By Bea Bruske, President of the Canadian Labour Congress, and Patty Coates, President of the Ontario Federation of Labour, as published in National Newswatch.
Winston Churchill famously said, ‘Never let a good crisis go to waste,’ and clearly Premiers Doug Ford in Ontario and Danielle Smith in Alberta, took note. Both are seizing this crisis in our health care system to institute huge, ideologically motivated changes to health care delivery. They promise a quick fix, but what they really want is to privatize as much of the system as they can, ripping away at the bedrock of our public health care system.
Reports predict that this week Premier Doug Ford will propose a massive shift of tax dollars from public hospitals to private surgical and diagnostic clinics. Make no mistake, the increased use of for-profit clinics will mean two clear outcomes: first, it will result in less funding for our public health system; and second, it will make the current health care worker shortage even worse.
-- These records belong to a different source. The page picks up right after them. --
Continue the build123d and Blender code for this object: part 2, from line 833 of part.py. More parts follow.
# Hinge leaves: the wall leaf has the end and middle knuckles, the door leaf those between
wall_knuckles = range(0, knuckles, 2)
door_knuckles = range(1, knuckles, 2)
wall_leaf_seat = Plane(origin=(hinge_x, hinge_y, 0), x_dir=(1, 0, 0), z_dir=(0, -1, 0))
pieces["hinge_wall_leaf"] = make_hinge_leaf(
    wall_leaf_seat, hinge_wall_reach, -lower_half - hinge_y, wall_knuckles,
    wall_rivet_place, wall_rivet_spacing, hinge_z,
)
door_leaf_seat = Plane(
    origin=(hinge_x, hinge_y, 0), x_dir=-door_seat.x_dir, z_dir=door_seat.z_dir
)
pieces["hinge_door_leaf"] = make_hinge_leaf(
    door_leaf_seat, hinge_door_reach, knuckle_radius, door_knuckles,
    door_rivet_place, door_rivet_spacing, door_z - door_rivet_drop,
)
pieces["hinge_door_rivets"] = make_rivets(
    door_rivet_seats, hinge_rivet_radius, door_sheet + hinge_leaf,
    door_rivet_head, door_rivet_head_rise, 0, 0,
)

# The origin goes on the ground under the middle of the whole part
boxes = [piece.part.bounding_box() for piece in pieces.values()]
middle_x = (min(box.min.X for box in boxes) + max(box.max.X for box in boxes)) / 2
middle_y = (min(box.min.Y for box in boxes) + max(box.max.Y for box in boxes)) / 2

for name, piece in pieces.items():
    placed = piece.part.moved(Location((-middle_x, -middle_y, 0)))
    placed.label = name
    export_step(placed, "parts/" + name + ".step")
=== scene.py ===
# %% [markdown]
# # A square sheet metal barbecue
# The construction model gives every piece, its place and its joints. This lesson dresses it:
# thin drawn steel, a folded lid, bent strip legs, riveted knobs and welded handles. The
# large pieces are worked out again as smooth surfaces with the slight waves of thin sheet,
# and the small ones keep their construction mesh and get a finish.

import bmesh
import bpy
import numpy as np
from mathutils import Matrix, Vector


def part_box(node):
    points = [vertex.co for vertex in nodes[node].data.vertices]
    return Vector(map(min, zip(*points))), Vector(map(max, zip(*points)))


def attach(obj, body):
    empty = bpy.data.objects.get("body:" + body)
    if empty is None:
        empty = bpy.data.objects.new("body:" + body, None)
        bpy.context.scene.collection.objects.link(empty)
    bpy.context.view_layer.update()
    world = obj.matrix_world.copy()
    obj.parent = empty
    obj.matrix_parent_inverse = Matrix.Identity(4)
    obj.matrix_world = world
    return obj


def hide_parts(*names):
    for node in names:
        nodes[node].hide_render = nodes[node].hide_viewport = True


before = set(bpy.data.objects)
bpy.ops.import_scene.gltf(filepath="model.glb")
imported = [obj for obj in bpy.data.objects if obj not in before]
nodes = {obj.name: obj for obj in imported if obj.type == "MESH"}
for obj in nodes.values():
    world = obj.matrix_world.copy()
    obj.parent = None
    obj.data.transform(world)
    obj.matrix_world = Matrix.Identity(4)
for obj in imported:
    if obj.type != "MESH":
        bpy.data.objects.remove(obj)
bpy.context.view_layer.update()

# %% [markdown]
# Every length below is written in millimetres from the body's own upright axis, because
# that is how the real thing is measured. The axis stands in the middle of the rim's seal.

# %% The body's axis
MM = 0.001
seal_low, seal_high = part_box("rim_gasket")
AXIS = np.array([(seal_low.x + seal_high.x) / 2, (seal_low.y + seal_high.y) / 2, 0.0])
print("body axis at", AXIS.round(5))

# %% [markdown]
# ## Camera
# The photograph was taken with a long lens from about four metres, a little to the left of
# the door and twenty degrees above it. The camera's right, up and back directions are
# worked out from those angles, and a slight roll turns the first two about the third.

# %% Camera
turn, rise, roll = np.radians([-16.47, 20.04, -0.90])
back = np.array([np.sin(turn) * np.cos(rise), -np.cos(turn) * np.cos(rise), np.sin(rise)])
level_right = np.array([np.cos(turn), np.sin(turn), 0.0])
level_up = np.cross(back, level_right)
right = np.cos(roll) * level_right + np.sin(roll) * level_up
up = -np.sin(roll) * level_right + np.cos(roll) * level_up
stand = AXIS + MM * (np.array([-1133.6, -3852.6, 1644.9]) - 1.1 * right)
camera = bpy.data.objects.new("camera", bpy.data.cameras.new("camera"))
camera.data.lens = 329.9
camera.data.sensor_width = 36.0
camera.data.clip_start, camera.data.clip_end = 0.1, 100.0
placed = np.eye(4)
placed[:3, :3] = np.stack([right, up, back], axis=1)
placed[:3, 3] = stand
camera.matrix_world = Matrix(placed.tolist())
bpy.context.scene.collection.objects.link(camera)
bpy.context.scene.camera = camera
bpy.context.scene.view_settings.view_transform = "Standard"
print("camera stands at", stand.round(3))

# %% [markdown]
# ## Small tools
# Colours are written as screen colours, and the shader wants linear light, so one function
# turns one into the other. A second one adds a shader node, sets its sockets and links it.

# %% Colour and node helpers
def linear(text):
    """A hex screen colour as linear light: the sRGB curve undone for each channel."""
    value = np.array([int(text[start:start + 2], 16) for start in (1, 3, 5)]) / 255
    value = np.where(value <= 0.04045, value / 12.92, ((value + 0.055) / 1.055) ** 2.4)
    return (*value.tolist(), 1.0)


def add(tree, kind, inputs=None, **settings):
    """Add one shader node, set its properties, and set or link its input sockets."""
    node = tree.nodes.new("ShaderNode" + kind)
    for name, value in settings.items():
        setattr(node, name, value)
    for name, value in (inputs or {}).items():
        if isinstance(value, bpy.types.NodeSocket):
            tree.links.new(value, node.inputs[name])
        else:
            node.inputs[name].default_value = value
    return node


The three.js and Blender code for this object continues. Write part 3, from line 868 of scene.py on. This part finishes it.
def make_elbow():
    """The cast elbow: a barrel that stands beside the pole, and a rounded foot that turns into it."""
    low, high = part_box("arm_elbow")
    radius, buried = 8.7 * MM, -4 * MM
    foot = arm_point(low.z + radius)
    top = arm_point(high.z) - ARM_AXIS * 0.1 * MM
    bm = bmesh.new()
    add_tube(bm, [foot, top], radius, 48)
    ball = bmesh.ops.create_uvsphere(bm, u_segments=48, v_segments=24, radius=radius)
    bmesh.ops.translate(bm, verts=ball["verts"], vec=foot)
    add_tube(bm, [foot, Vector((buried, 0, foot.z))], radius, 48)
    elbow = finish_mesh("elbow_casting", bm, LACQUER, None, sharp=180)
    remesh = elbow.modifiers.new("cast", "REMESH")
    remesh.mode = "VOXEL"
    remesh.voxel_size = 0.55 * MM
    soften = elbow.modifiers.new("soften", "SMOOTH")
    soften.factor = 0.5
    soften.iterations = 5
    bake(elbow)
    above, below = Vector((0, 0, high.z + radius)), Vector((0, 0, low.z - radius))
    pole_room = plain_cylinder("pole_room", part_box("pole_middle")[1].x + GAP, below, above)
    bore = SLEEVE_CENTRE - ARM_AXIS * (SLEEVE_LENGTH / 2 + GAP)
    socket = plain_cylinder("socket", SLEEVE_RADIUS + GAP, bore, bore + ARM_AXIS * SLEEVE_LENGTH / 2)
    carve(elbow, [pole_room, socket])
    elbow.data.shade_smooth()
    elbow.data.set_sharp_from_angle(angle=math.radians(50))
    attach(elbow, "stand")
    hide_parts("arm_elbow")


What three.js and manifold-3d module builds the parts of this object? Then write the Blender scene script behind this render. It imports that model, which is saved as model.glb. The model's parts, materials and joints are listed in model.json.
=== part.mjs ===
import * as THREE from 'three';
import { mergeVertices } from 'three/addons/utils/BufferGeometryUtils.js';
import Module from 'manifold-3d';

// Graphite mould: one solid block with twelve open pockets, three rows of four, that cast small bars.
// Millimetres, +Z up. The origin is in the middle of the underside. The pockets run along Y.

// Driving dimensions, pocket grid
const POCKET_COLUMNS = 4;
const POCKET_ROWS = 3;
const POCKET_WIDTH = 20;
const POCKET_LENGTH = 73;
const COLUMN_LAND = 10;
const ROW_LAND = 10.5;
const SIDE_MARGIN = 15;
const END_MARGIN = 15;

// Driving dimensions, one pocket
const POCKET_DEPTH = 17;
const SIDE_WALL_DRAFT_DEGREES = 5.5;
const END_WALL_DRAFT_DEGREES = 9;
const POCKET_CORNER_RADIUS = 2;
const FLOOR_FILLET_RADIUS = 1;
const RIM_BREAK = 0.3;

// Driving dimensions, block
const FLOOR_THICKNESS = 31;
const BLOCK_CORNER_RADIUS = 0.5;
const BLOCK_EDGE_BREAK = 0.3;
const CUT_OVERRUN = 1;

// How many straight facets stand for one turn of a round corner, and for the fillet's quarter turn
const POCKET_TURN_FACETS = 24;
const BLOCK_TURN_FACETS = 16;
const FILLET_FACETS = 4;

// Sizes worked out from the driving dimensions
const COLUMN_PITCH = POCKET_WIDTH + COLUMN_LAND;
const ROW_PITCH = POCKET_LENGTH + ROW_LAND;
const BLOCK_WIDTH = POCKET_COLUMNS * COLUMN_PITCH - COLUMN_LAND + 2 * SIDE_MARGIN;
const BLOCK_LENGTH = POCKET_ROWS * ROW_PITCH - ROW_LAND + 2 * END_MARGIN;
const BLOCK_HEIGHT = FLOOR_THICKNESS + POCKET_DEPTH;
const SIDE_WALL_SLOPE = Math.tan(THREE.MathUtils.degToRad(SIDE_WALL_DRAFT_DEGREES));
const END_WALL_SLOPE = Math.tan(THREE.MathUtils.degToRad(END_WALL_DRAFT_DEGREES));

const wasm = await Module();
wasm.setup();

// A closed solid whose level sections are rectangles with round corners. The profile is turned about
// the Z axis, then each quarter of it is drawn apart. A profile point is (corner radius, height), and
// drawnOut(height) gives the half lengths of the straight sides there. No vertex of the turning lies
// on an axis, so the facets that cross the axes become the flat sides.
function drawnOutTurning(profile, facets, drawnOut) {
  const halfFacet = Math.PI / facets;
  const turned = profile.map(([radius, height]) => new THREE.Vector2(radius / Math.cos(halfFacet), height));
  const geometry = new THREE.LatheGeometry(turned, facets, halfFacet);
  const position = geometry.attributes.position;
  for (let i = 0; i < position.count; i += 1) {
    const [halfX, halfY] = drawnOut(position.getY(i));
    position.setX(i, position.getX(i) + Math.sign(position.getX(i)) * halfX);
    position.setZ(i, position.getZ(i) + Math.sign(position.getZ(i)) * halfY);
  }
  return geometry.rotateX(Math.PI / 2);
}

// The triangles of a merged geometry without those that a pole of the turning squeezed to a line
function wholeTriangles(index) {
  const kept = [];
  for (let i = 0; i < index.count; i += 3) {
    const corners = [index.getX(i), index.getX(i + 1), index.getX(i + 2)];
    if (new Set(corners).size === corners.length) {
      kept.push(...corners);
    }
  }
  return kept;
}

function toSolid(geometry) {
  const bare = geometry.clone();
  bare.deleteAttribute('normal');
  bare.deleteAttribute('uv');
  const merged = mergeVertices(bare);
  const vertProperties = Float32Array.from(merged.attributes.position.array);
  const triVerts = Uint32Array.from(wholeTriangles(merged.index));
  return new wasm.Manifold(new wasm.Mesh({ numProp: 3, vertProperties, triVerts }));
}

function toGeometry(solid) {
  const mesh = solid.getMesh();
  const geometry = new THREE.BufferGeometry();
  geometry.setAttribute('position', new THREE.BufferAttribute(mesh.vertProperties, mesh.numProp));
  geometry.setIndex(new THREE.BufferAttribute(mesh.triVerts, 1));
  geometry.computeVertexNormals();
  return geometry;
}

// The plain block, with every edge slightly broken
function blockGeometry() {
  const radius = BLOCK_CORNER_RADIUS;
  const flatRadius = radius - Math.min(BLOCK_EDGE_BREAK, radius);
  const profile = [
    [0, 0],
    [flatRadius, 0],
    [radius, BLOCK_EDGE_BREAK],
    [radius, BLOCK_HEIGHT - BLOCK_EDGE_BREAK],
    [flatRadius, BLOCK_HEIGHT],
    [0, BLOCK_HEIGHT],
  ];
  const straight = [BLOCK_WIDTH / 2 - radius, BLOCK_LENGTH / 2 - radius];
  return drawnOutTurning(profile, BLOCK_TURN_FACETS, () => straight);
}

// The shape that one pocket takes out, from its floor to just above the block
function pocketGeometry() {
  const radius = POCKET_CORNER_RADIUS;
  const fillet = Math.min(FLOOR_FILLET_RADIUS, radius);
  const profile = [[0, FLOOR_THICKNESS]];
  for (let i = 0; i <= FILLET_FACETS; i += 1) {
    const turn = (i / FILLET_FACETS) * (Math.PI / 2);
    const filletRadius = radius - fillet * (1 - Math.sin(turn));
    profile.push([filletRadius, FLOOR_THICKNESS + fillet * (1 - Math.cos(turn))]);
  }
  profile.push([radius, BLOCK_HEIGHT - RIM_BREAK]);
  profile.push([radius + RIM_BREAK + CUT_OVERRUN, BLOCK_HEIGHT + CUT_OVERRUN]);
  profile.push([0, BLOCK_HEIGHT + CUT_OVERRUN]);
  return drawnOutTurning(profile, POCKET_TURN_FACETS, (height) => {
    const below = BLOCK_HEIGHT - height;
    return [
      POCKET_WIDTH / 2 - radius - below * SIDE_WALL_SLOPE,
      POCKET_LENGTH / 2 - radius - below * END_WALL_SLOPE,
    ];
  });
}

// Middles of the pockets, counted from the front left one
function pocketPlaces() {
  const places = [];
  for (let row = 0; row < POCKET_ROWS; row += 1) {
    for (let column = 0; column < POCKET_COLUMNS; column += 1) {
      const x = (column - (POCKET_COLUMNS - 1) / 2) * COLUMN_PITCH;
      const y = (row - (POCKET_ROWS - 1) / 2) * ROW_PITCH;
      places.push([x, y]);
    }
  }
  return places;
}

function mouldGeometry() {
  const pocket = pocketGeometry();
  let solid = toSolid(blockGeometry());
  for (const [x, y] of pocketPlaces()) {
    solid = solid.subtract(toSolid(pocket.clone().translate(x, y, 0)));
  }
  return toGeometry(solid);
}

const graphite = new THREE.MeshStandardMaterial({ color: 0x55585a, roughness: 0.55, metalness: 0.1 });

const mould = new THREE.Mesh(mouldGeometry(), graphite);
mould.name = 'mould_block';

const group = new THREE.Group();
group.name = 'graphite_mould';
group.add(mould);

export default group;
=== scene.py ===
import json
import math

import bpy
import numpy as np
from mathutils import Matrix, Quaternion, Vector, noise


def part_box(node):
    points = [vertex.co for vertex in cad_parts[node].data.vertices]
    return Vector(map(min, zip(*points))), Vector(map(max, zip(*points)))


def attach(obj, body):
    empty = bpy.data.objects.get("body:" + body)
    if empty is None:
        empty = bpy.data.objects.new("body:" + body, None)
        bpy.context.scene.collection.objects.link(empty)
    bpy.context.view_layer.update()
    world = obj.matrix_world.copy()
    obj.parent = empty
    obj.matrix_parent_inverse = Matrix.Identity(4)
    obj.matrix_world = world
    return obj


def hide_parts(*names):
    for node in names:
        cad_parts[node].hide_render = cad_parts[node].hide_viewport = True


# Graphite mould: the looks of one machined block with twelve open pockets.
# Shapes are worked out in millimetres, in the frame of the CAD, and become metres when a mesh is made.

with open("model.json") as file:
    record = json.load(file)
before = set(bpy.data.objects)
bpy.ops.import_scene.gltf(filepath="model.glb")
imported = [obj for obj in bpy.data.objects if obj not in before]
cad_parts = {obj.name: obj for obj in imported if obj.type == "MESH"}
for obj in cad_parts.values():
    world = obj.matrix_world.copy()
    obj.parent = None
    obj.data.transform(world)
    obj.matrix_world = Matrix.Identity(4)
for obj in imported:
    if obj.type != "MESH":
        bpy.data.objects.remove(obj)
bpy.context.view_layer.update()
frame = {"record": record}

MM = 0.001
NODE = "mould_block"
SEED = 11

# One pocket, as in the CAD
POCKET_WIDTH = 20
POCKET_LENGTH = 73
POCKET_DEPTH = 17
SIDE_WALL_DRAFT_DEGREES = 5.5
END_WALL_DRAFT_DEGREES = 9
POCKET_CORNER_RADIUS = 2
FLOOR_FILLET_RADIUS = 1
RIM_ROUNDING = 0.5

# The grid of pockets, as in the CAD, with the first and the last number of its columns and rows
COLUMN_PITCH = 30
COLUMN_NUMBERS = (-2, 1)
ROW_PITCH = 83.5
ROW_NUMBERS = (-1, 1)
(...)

The reality is private facilities are more focused on maximizing their profits than maximizing positive patient outcomes. Even if these are single-payer health facilities, where you can use your health card, for-profit care means dollars siphoned away from public hospitals to private investors. We saw during the pandemic that for-profit long-term care homes saw higher mortality rates than those that were not-for-profit. Innovative ideas for improving health care delivery are welcome but moving towards a U.S. style for-profit care model won’t benefit everyday people, but it will mean private investors are poised to make millions.
At the heart of the crisis facing the Canadian health care system right now is the critical shortage of workers, full stop. Health care employees who went above and beyond the entire pandemic are exhausted and fed up. Short-staffed facilities are clamoring to fill vacancies but it’s hard to retain demoralized staff.
Recruiting a new generation of health care workers into workplaces facing this level of crisis is a monumental challenge. It will be made even harder if more health workers head for private surgical clinics and empty out our public hospitals. It’s a simple question of math. One nurse removed from the public system and placed into a private facility won’t be easily replaced. Just last week we learned from Ontario Nurses’ Association interim president Bernie Robinson that Ontario’s nurse-to-population ratio is the worst in Canada. The Ford government’s bizarre suggestion that it would be the same staff working at the for-profit clinics shows his government simply doesn’t grasp the problem. Is the same nurse already being forced to work double shifts now expected to add a third or fourth shift at a private clinic?
Ford and other conservatives keep repeating the mantra that people just want better care and don’t care how it is delivered. But people do care. Recent polling released by the Ontario Federation of Labour showed that 60 percent of Ontarians oppose private health care delivery. And this number will only grow when someone is rushed to the hospital for urgent care only to find the surgeon out moonlighting at a private clinic, padding the bank accounts of investors off quick and easy procedures.
We are seeing public health care failing across the country. But the solution isn’t for-profit clinics taking money out of the public system. What we need is all levels of government to come together behind a plan to strengthen our public health care system, starting with addressing the critical shortage of health workers we are facing across the country.